>> BEGIN DATASET EXCERPTS

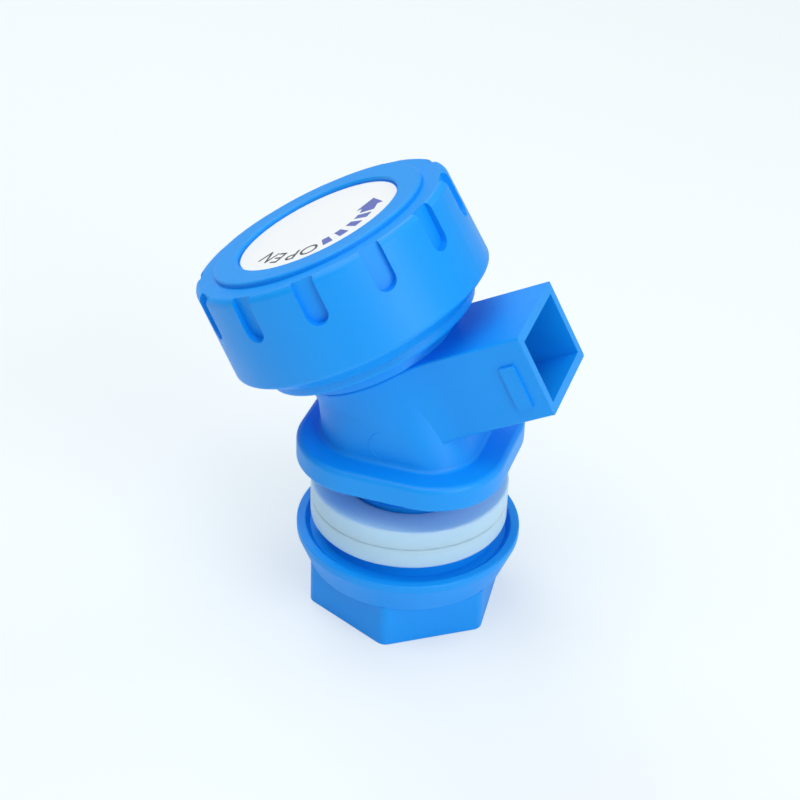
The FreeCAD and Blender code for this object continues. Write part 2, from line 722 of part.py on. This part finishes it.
lower_ring = o_ring("lower_o_ring", "lower_ring_level")
upper_ring = o_ring("upper_o_ring", "upper_ring_level")

# ----------------------------------------------------------------------------------------------
# Check and write
# ----------------------------------------------------------------------------------------------
doc.recompute()
for thing in doc.Objects:
    if "Invalid" in thing.State or "Error" in thing.State:
        raise RuntimeError("%s did not build: %s" % (thing.Label, thing.State))
SUB_PARTS = [tap_body, nut, lower_washer, upper_washer, knob, label,
             plunger, seal, lower_ring, upper_ring]
os.makedirs("parts", exist_ok=True)
for sub_part in SUB_PARTS:
    shape = sub_part.Shape
    if not shape.isValid() or len(shape.Solids) != 1:
        raise RuntimeError("%s is not one sound solid" % sub_part.Label)
    shape.exportStep("parts/%s.step" % sub_part.Label)
    print("%-14s %9.1f mm3" % (sub_part.Label, shape.Volume))
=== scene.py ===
# %% [markdown]
# # Bag in box tap
# The tap is a moulded plastic valve. A knob turns on a barrel that leans back, a square spout pours,
# and a threaded shank with two washers and a hexagon nut clamps the tap in a container's wall.
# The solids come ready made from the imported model. This script gives them their finishes and adds
# what is too fine for a solid: the screw threads, the print on the label, and the marks of the mould.

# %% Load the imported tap
import json
import math

import bpy
import numpy as np
from mathutils import Matrix, Vector


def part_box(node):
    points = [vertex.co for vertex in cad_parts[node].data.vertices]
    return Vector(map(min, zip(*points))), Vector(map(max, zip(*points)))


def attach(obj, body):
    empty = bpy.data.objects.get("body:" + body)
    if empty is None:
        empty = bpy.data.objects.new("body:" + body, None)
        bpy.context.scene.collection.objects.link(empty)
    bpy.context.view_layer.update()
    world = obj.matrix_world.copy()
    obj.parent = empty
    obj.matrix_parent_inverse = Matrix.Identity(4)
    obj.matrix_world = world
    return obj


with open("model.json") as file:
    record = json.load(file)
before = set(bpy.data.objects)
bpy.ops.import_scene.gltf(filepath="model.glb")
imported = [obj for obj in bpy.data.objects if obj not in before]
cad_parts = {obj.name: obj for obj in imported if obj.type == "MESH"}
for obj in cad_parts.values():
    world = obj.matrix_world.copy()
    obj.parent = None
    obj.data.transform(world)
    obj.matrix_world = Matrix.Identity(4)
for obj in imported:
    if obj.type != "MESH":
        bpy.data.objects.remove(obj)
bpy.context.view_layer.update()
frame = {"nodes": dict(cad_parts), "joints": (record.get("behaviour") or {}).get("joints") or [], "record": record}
nodes = frame["nodes"]
joints = {joint["name"]: joint for joint in frame["joints"]}
MM = 0.001
print("nodes:", ", ".join(sorted(nodes)))

# %% [markdown]
# ## Two axes
# The shank, nut and washers share an upright axis. The barrel, knob and plunger share one that leans
# back. Each part of the tap is easiest to describe on its own axis, so an axis here is a small table
# of directions with a foot point, and `on_axis` carries points from it into the tap's frame. The
# leaning axis is read from the knob's joint, so it always agrees with the moving parts.

# %% The upright axis and the leaning axis
leaning_direction = np.array(joints["knob_turn"]["axis"], float)
far_side = np.array([0.0, 1.0, 0.0])
UPRIGHT = {"foot": np.zeros(3), "turn": np.eye(3)}
LEANING = {
    "foot": np.array(joints["knob_turn"]["pos_m"], float),
    "turn": np.array([np.cross(far_side, leaning_direction), far_side, leaning_direction]),
}


def on_axis(axis, points):
    """Points x, y, z on an axis, carried into the tap's frame: foot + x, y, z times its directions."""
    return np.asarray(points, float) @ axis["turn"] + axis["foot"]


def corners_of(node, axis):
    """The corner points of a CAD node, seen from an axis: distance from it, and level along it."""
    mesh = nodes[node].data
    flat = np.empty(3 * len(mesh.vertices), np.float32)
    mesh.vertices.foreach_get("co", flat)
    local = (flat.reshape(-1, 3) - axis["foot"]) @ axis["turn"].T
    return np.hypot(local[:, 0], local[:, 1]), local[:, 2]


def radius_between(node, axis, low, high, pick):
    """The least or greatest distance from the axis among a node's corners between two levels."""
    radii, levels = corners_of(node, axis)
    return float(pick(radii[(levels > low) & (levels < high)]))


lean = math.degrees(math.acos(leaning_direction[2]))
print("the knob's axis leans back by %.1f degrees" % lean)

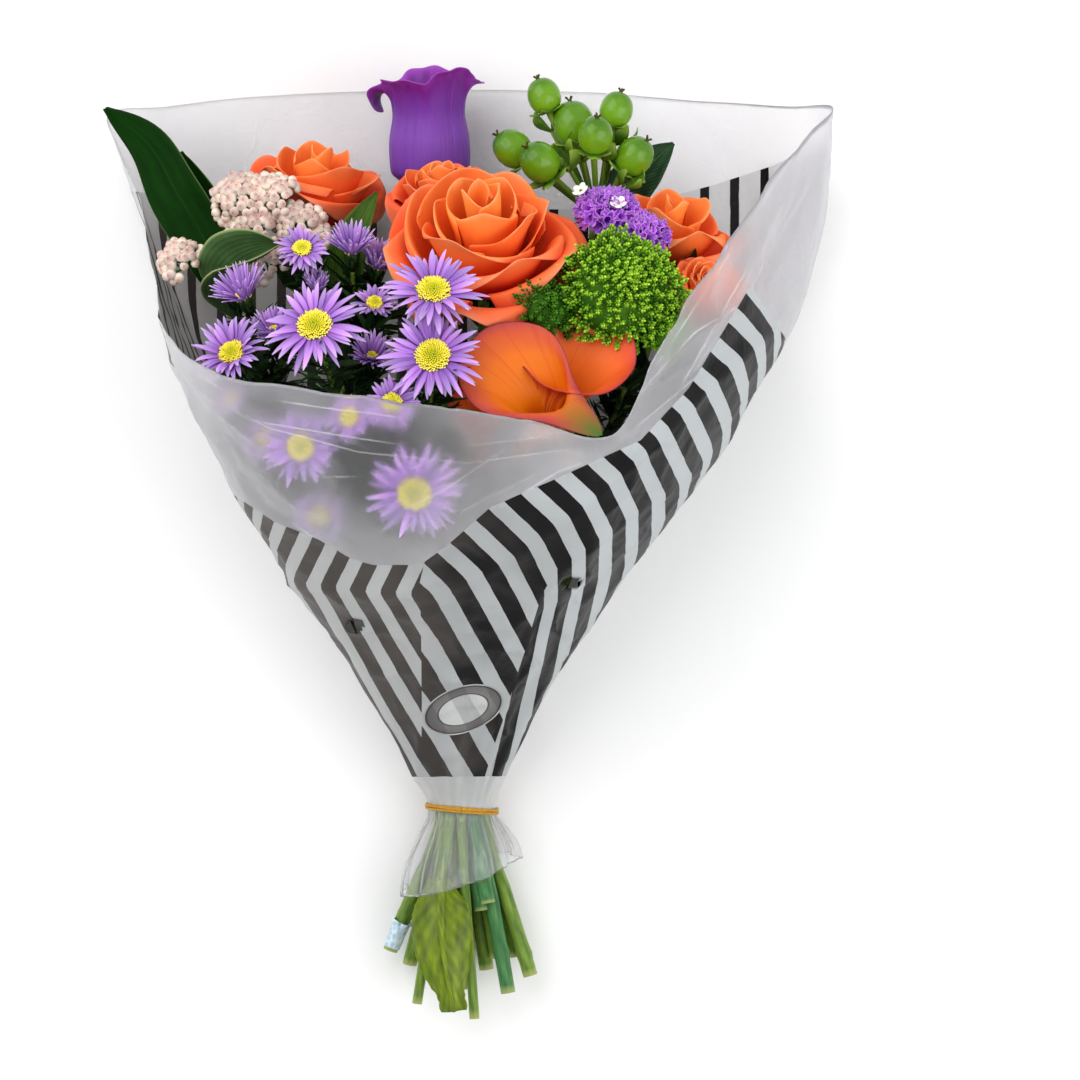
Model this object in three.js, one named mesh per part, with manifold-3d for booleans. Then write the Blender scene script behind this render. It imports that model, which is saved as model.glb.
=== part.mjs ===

>> END DATASET EXCERPTS

GIVEN REQUEST =>
Write out every entry word for word.

SOLUTION FOR THIS EXERCISE =>
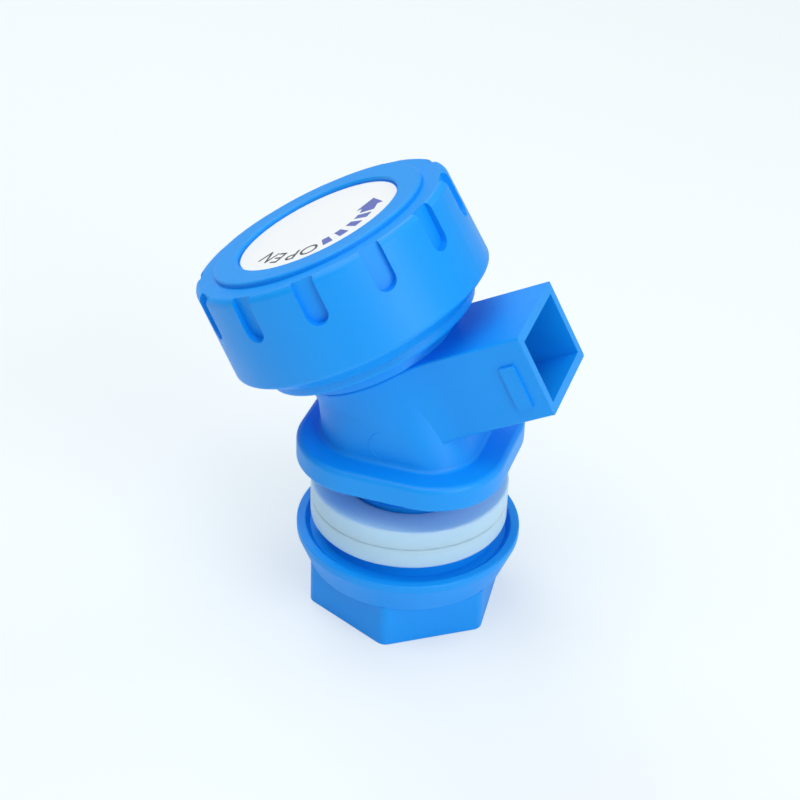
The FreeCAD and Blender code for this object continues. Write part 2, from line 722 of part.py on. This part finishes it.
lower_ring = o_ring("lower_o_ring", "lower_ring_level")
upper_ring = o_ring("upper_o_ring", "upper_ring_level")

# ----------------------------------------------------------------------------------------------
# Check and write
# ----------------------------------------------------------------------------------------------
doc.recompute()
for thing in doc.Objects:
    if "Invalid" in thing.State or "Error" in thing.State:
        raise RuntimeError("%s did not build: %s" % (thing.Label, thing.State))
SUB_PARTS = [tap_body, nut, lower_washer, upper_washer, knob, label,
             plunger, seal, lower_ring, upper_ring]
os.makedirs("parts", exist_ok=True)
for sub_part in SUB_PARTS:
    shape = sub_part.Shape
    if not shape.isValid() or len(shape.Solids) != 1:
        raise RuntimeError("%s is not one sound solid" % sub_part.Label)
    shape.exportStep("parts/%s.step" % sub_part.Label)
    print("%-14s %9.1f mm3" % (sub_part.Label, shape.Volume))
=== scene.py ===
# %% [markdown]
# # Bag in box tap
# The tap is a moulded plastic valve. A knob turns on a barrel that leans back, a square spout pours,
# and a threaded shank with two washers and a hexagon nut clamps the tap in a container's wall.
# The solids come ready made from the imported model. This script gives them their finishes and adds
# what is too fine for a solid: the screw threads, the print on the label, and the marks of the mould.

# %% Load the imported tap
import json
import math

import bpy
import numpy as np
from mathutils import Matrix, Vector


def part_box(node):
    points = [vertex.co for vertex in cad_parts[node].data.vertices]
    return Vector(map(min, zip(*points))), Vector(map(max, zip(*points)))


def attach(obj, body):
    empty = bpy.data.objects.get("body:" + body)
    if empty is None:
        empty = bpy.data.objects.new("body:" + body, None)
        bpy.context.scene.collection.objects.link(empty)
    bpy.context.view_layer.update()
    world = obj.matrix_world.copy()
    obj.parent = empty
    obj.matrix_parent_inverse = Matrix.Identity(4)
    obj.matrix_world = world
    return obj


with open("model.json") as file:
    record = json.load(file)
before = set(bpy.data.objects)
bpy.ops.import_scene.gltf(filepath="model.glb")
imported = [obj for obj in bpy.data.objects if obj not in before]
cad_parts = {obj.name: obj for obj in imported if obj.type == "MESH"}
for obj in cad_parts.values():
    world = obj.matrix_world.copy()
    obj.parent = None
    obj.data.transform(world)
    obj.matrix_world = Matrix.Identity(4)
for obj in imported:
    if obj.type != "MESH":
        bpy.data.objects.remove(obj)
bpy.context.view_layer.update()
frame = {"nodes": dict(cad_parts), "joints": (record.get("behaviour") or {}).get("joints") or [], "record": record}
nodes = frame["nodes"]
joints = {joint["name"]: joint for joint in frame["joints"]}
MM = 0.001
print("nodes:", ", ".join(sorted(nodes)))

# %% [markdown]
# ## Two axes
# The shank, nut and washers share an upright axis. The barrel, knob and plunger share one that leans
# back. Each part of the tap is easiest to describe on its own axis, so an axis here is a small table
# of directions with a foot point, and `on_axis` carries points from it into the tap's frame. The
# leaning axis is read from the knob's joint, so it always agrees with the moving parts.

# %% The upright axis and the leaning axis
leaning_direction = np.array(joints["knob_turn"]["axis"], float)
far_side = np.array([0.0, 1.0, 0.0])
UPRIGHT = {"foot": np.zeros(3), "turn": np.eye(3)}
LEANING = {
    "foot": np.array(joints["knob_turn"]["pos_m"], float),
    "turn": np.array([np.cross(far_side, leaning_direction), far_side, leaning_direction]),
}


def on_axis(axis, points):
    """Points x, y, z on an axis, carried into the tap's frame: foot + x, y, z times its directions."""
    return np.asarray(points, float) @ axis["turn"] + axis["foot"]


def corners_of(node, axis):
    """The corner points of a CAD node, seen from an axis: distance from it, and level along it."""
    mesh = nodes[node].data
    flat = np.empty(3 * len(mesh.vertices), np.float32)
    mesh.vertices.foreach_get("co", flat)
    local = (flat.reshape(-1, 3) - axis["foot"]) @ axis["turn"].T
    return np.hypot(local[:, 0], local[:, 1]), local[:, 2]


def radius_between(node, axis, low, high, pick):
    """The least or greatest distance from the axis among a node's corners between two levels."""
    radii, levels = corners_of(node, axis)
    return float(pick(radii[(levels > low) & (levels < high)]))


lean = math.degrees(math.acos(leaning_direction[2]))
print("the knob's axis leans back by %.1f degrees" % lean)

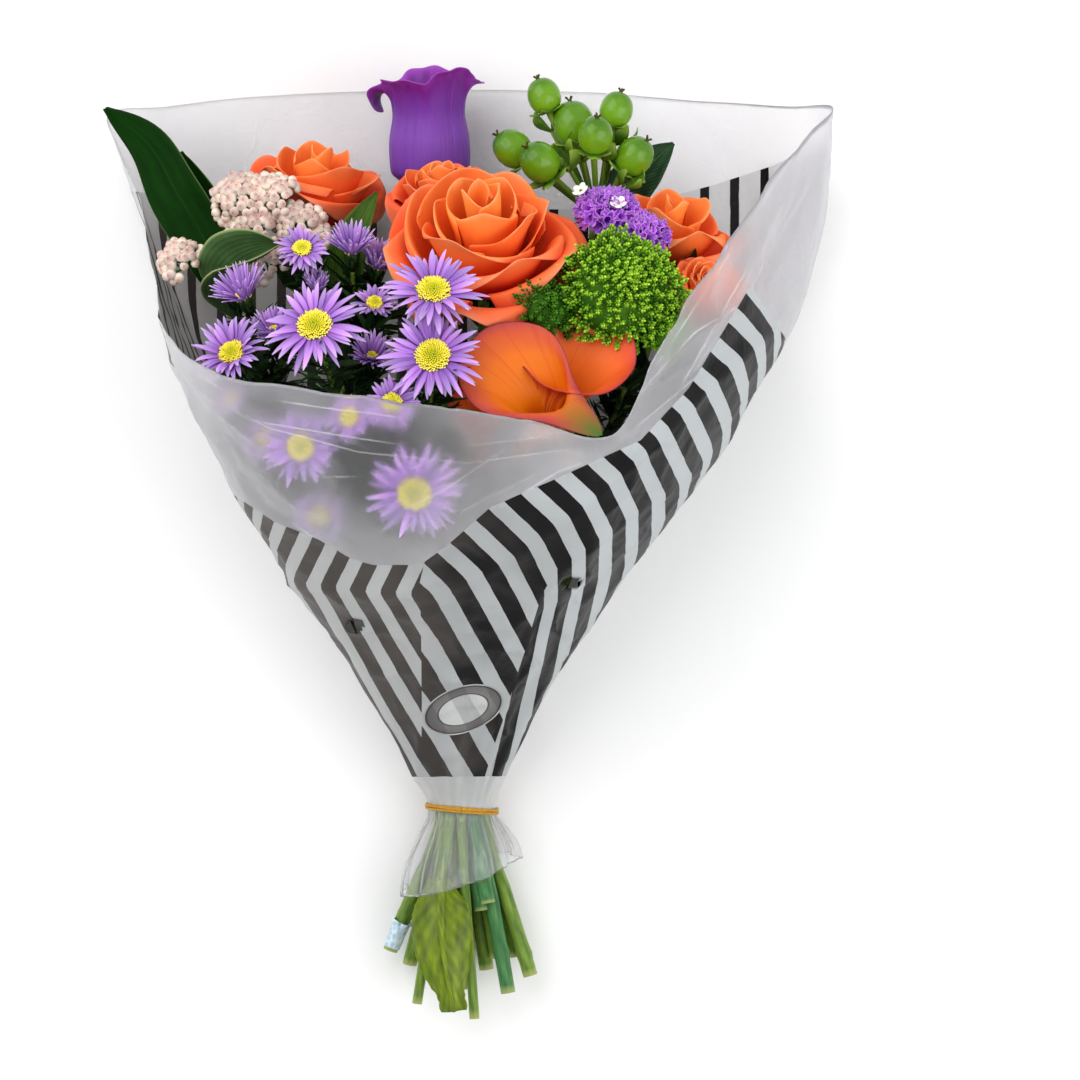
Model this object in three.js, one named mesh per part, with manifold-3d for booleans. Then write the Blender scene script behind this render. It imports that model, which is saved as model.glb.
=== part.mjs ===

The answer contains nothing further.